━━━ Given information ━━━

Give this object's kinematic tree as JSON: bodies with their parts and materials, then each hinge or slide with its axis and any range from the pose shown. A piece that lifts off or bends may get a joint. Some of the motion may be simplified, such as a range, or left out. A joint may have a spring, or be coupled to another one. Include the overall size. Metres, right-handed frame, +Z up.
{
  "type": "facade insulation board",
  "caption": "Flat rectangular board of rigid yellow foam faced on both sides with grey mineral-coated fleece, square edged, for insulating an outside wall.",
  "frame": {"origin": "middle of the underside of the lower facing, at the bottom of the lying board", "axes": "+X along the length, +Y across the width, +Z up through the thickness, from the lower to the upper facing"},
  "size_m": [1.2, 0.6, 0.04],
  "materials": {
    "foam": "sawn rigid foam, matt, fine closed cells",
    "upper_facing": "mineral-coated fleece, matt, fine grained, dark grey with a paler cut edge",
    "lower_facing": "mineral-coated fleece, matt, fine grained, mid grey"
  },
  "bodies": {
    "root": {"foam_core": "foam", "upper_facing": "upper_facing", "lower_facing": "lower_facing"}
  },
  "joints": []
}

━━━

| Required work |
From the data above, copy each line that holds "frame".

| The output |
Give this object's kinematic tree as JSON: bodies with their parts and materials, then each hinge or slide with its axis and any range from the pose shown. A piece that lifts off or bends may get a joint. Some of the motion may be simplified, such as a range, or left out. A joint may have a spring, or be coupled to another one. Include the overall size. Metres, right-handed frame, +Z up.
  "frame": {"origin": "middle of the underside of the lower facing, at the bottom of the lying board", "axes": "+X along the length, +Y across the width, +Z up through the thickness, from the lower to the upper facing"},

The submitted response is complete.